INFORMATION GIVEN.
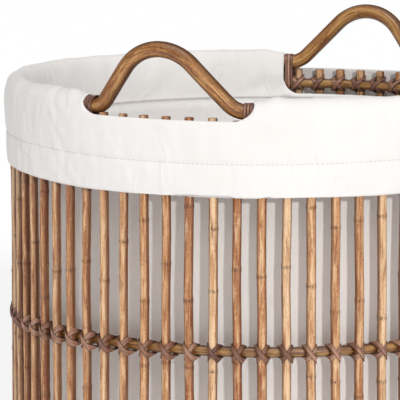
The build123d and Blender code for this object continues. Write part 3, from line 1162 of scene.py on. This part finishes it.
def collarPoint(angle, distance):
    reach = uneven(angle, distance)
    here = outlineAt(reach)
    ahead, behind = outlineAt(reach + 1 * mm), outlineAt(reach - 1 * mm)
    along = (ahead - behind).normalized()
    outward = Vector((along.z, 0, -along.x))
    middle = Vector((collar["crestRadius"], 0, collar["turnHeight"]))
    if here.z <= middle.z:
        outward = Vector((1, 0, 0)) * (1 if here.x > middle.x else -1)
    elif outward.dot(here - middle) < 0:
        outward = -outward
    push = wrinkles(angle, distance)
    # beside a notch the roll over the rim sinks a little
    sink = collar["sink"] * math.exp(-((notchGap(angle) / 3.0) ** 2)) * smoothStep(435 * mm, 457 * mm, here.z)
    return onCircle(angle, here.x + outward.x * push, here.z + outward.z * push - sink)


def evenSteps(low, high, step):
    count = max(1, round((high - low) / step))
    return [low + index * (high - low) / count for index in range(count + 1)]


def collarLines():
    # column angles and row distances, with lines exactly on the notches' edges
    left, right = math.radians(collar["notchLeft"]), math.radians(collar["notchRight"])
    step = math.radians(collar["columnStep"])
    columns = []
    start = -math.pi / 2
    marks = [start, left, right, math.pi + left, math.pi + right, start + 2 * math.pi]
    for low, high in zip(marks, marks[1:]):
        columns += evenSteps(low, high, step)[:-1]
    inner = distanceOf(collar["innerLip"], False)
    outer = distanceOf(collar["outerLip"], True)
    rows = []
    marks = [0.0, inner, outer, outlineLength[-1]]
    for low, high in zip(marks, marks[1:]):
        rows += evenSteps(low, high, collar["rowLength"])[:-1]
    return columns, rows + [outlineLength[-1]], inner, outer


def roundCorners(bm, lips):
    # the notches' corners are relaxed until they are round
    sides = [math.radians(collar[edge]) for edge in ("notchLeft", "notchRight")]
    sides += [side + math.pi for side in sides]
    near = []
    for vert in bm.verts:
        across = min(abs(vert.co.x - side) for side in sides) * place["poleCircle"]
        down = min(abs(vert.co.y - lip) for lip in lips)
        if math.hypot(across, down) < collar["cornerReach"]:
            near.append(vert)
    partners = {}
    for vert in near:
        edges = [edge for edge in vert.link_edges if edge.is_boundary or not vert.is_boundary]
        partners[vert] = [edge.other_vert(vert) for edge in edges]
    for _ in range(collar["cornerPasses"]):
        goals = {}
        for vert, others in partners.items():
            goals[vert] = sum((other.co for other in others), Vector()) / len(others)
        for vert, goal in goals.items():
            vert.co = vert.co.lerp(goal, 0.6)


def makeCollar():
    columns, rows, inner, outer = collarLines()
    bm = bmesh.new()
    bmesh.ops.create_grid(bm, x_segments=len(columns), y_segments=len(rows) - 1, size=0.5)
    flat = bm.loops.layers.uv.new("cloth")
    angles = columns + [columns[0] + 2 * math.pi]
    whole = {}
    for vert in bm.verts:
        column = round((vert.co.x + 0.5) * len(columns))
        row = round((vert.co.y + 0.5) * (len(rows) - 1))
        whole[vert] = (angles[column], rows[row])
    girth = place["poleCircle"]
    cut = []
    for face in bm.faces:
        face.smooth = True
        middleAngle = sum(whole[vert][0] for vert in face.verts) / len(face.verts)
        middleRow = sum(whole[vert][1] for vert in face.verts) / len(face.verts)
        if notchGap(middleAngle) < 0 and inner < middleRow < outer:
            cut.append(face)
        for loop in face.loops:
            angle, distance = whole[loop.vert]
            loop[flat].uv = (angle * girth, distance)
    for vert, (angle, distance) in whole.items():
        vert.co = Vector((angle, distance, 0))
    bmesh.ops.delete(bm, geom=cut, context="FACES")
    roundCorners(bm, (inner, outer))
    mesh = bpy.data.meshes.new("collarFlat")
    bm.to_mesh(mesh)
    bm.free()
    # the flat cloth is made finer first, which rounds the notches' corners, and then wrapped round the rim
    holder = bpy.data.objects.new("collarFlat", mesh)
    bpy.context.scene.collection.objects.link(holder)
    smooth = holder.modifiers.new("finer", "SUBSURF")
    smooth.subdivision_type = "CATMULL_CLARK"
    smooth.levels = 1
    smooth.render_levels = 1
    smooth.boundary_smooth = "PRESERVE_CORNERS"
    flatMesh = bpy.data.meshes.new_from_object(holder.evaluated_get(bpy.context.evaluated_depsgraph_get()))
    bpy.data.objects.remove(holder)
    bm = bmesh.new()
    bm.from_mesh(flatMesh)
    bpy.data.meshes.remove(flatMesh)
    for vert in bm.verts:
        vert.co = collarPoint(vert.co.x, vert.co.y)
    bmesh.ops.remove_doubles(bm, verts=bm.verts, dist=0.02 * mm)
    bmesh.ops.recalc_face_normals(bm, faces=bm.faces)
    for face in bm.faces:
        face.smooth = True
    final = bpy.data.meshes.new("linerCollar")
    bm.to_mesh(final)
    bm.free()
    final.materials.append(paint["cotton"])
    piece = bpy.data.objects.new("linerCollar", final)
    bpy.context.scene.collection.objects.link(piece)
    thicken(piece, collar["thick"])
    settle(piece, "liner", "cotton_cloth", "liner_collar")
    return piece


stitch = {"pitch": 4.4 * mm, "length": 2.9 * mm, "width": 0.75 * mm, "thick": 0.5 * mm, "proud": 0.15 * mm}


def makeStitches():
    count = round(2 * math.pi * place["stakeCircle"] / stitch["pitch"])
    lift = collar["thick"] / 2 + stitch["proud"]
    bm = bmesh.new()
    for index in range(count):
        angle = 2 * math.pi * index / count
        here = collarPoint(angle, hemDistance)
        outward = onCircle(angle, 1, 0)
        along = Vector((math.cos(angle), math.sin(angle), 0))
        matrix = frameAt(here + outward * lift, along, outward)
        size = Matrix.Diagonal((stitch["thick"], stitch["width"], stitch["length"], 1))
        made = bmesh.ops.create_cube(bm, size=1.0, matrix=matrix @ size)["verts"]
        ends = [vert for vert in made if (vert.co - here).dot(outward) > lift]
        bmesh.ops.scale(bm, vec=(0.9, 0.9, 0.9), verts=ends, space=Matrix.Translation(-here))
    piece = finishMesh(bm, "hemStitches", paint["thread"])
    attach(piece, "liner")
    return piece


collarPiece = makeCollar()
stitches = makeStitches()
makeWall()
makeFloorPanel()
print("liner made")
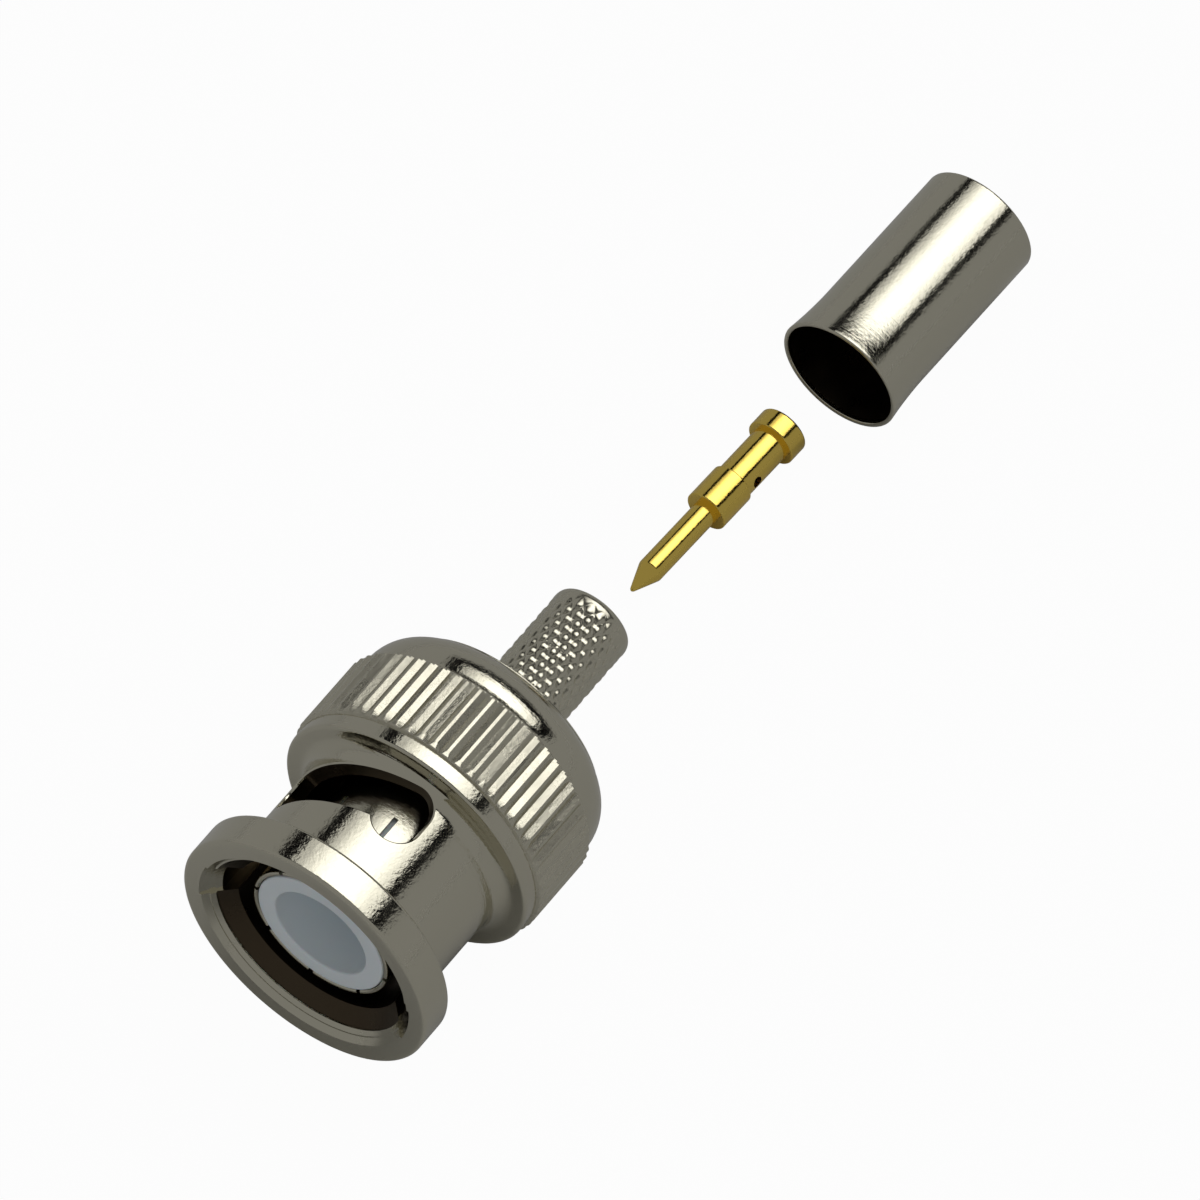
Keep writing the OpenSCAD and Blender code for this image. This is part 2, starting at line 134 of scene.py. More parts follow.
class SlotSizes(bpy.types.PropertyGroup):
    half_width: length("Half width", 1.3, "Half the axial width of a bayonet slot")
    detent_x: length("Detent place", 6.07, "Centre of the detent behind the front face")
    top_x: length("Slot top", 6.92, "Highest point of the slot's middle line")
    low_x: length("Slot foot", 5.82, "Lowest point of the slot's middle line")
    chamfer: length("Broken edge", 0.07, "Width of the broken outer edge of the slot")
    entry_half: length("Entry half width", 1.22, "Half the width of the groove by which a lug enters")
    groove_d: length("Lug groove diameter", 11.1, "Diameter over the two blind lug grooves")
    lead_d: length("Lead-in diameter", 12.64, "Diameter of a lug groove's widened start")
    lead_len: length("Lead-in length", 0.9, "Length of that widened start")
    lift: length("Groove lift", 0.3, "How far the blind groove climbs before the open slot")
    entry: turn("Lug entry angle", 9.5, "Place of the first lug entry round the axis")
    lock: turn("Lock angle", 94, "Turn from the lug entry to the detent")
    open: turn("Open angle", 70, "Turn over which the slot is open")


class BodySizes(bpy.types.PropertyGroup):
    shoulder_x: length("Shoulder place", 11.5, "Front shoulder, which backs the gasket")
    pilot_d: length("Pilot diameter", 9.6, "Pilot that centres the nut's bore")
    flange_x: length("Flange place", 12.2, "Front of the flange that holds the nut")
    flange_d: length("Flange diameter", 11.6, "Diameter of that flange")
    hub_x: length("Hub place", 13.7, "Back of the flange")
    hub_d: length("Hub diameter", 6.4, "Diameter of the hub")
    barrel_x: length("Barrel place", 17.2, "Where the crimp barrel starts")
    barrel_d: length("Barrel diameter", 4.45, "Diameter of the crimp barrel")
    bore_d: length("Barrel bore", 3.7, "Bore for the cable's insulation")
    end_round: length("End rounding", 0.4, "Length of the rounding at the end of the barrel")
    foot: length("Barrel foot", 0.15, "Fillet from the hub to the barrel")
    knurl_cells: IntProperty(name="Diamonds round", description="Diamonds round the crimp barrel", default=20)
    knurl_pitch: length("Diamond length", 1.0, "Length of one diamond along the barrel")
    knurl_depth: length("Diamond depth", 0.09, "Depth of the diamond knurl")
    knurl_fade: length("Diamond fade", 0.6, "Length over which the diamonds fade out at the end")
    score_back: length("Scored line place", 3.2, "Distance of the scored line from the end of the knurl")
    score_depth: length("Scored line depth", 0.09, "Depth of the scored line")
    score_half: length("Scored line half width", 0.1, "Half the width of the scored line")
    score_from: turn("Scored line start", 79, "Where the scored line starts about the axis")
    score_to: turn("Scored line end", 151, "Where the scored line ends about the axis")
    contact_d: length("Contact diameter", 8.1, "Diameter of the springy outer contact")
    contact_wall: length("Contact wall", 0.25, "Wall of the outer contact")
    contact_x: length("Contact tip place", 1.35, "Tip of the outer contact")
    contact_end: length("Contact end", 12.7, "Where the outer contact ends in the body")
    slit_count: IntProperty(name="Slits", description="Slits in the outer contact", default=8)
    slit_w: length("Slit width", 0.28, "Width of a slit")
    slit_len: length("Slit length", 5.5, "Length of a slit")
    insulator_d: length("Insulator diameter", 7.5, "Diameter of the insulator")
    insulator_end: length("Insulator end", 13.25, "Where the insulator ends")
    socket_d: length("Socket diameter", 5.4, "Front socket of the insulator")
    socket_len: length("Socket depth", 6.2, "Depth of the front socket")
    web: length("Web", 0.6, "Thickness of the web that carries the pin")


class PinSizes(bpy.types.PropertyGroup):
    yaw: turn("Pin turn", -2.2, "Turn of the pin about the vertical")
    tip_d: length("Tip diameter", 0.2, "Diameter at the tip of the point")
    shank_x: length("Shank place", 1.48, "End of the point")
    shank_d: length("Shank diameter", 1.37, "Diameter of the pin")
    collar_x: length("Collar place", 6.08, "Front of the snap collar")
    collar_d: length("Collar diameter", 2.35, "Diameter of the snap collar")
    pot_x: length("Pot place", 8.28, "Front of the solder pot")
    pot_d: length("Pot diameter", 2.05, "Diameter of the solder pot")
    flange_x: length("Flange place", 11.38, "Front of the rear flange")
    flange_d: length("Flange diameter", 2.75, "Diameter of the rear flange")
    end_x: length("Length", 12.53, "Whole length of the pin")
    bore_d: length("Core bore", 1.1, "Bore for the cable's core")
    bore_len: length("Core bore depth", 4.25, "Depth of that bore")
    sight_d: length("Sight hole", 0.6, "Inspection hole in the pot")
    sight_x: length("Sight hole place", 9.03, "Place of the inspection hole from the point")
    sight_turn: turn("Sight hole turn", 82, "Direction of the inspection hole about the axis")


class FerruleSizes(bpy.types.PropertyGroup):
    yaw: turn("Ferrule turn", -1.2, "Turn of the ferrule about the vertical")
    bore_d: length("Bore diameter", 6.0, "Bore of the crimp ferrule")
    wall: length("Wall", 0.25, "Wall of the tube")
    end_x: length("Length", 12.0, "Length of the tube")
    flare_len: length("Flare length", 3.2, "Length of the flared mouth")
    flare_rise: length("Flare rise", 0.2, "How far the mouth is widened, on the radius")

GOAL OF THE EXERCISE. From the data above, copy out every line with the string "This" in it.

CORRECT RESPONSE.
The build123d and Blender code for this object continues. Write part 3, from line 1162 of scene.py on. This part finishes it.
Keep writing the OpenSCAD and Blender code for this image. This is part 2, starting at line 134 of scene.py. More parts follow.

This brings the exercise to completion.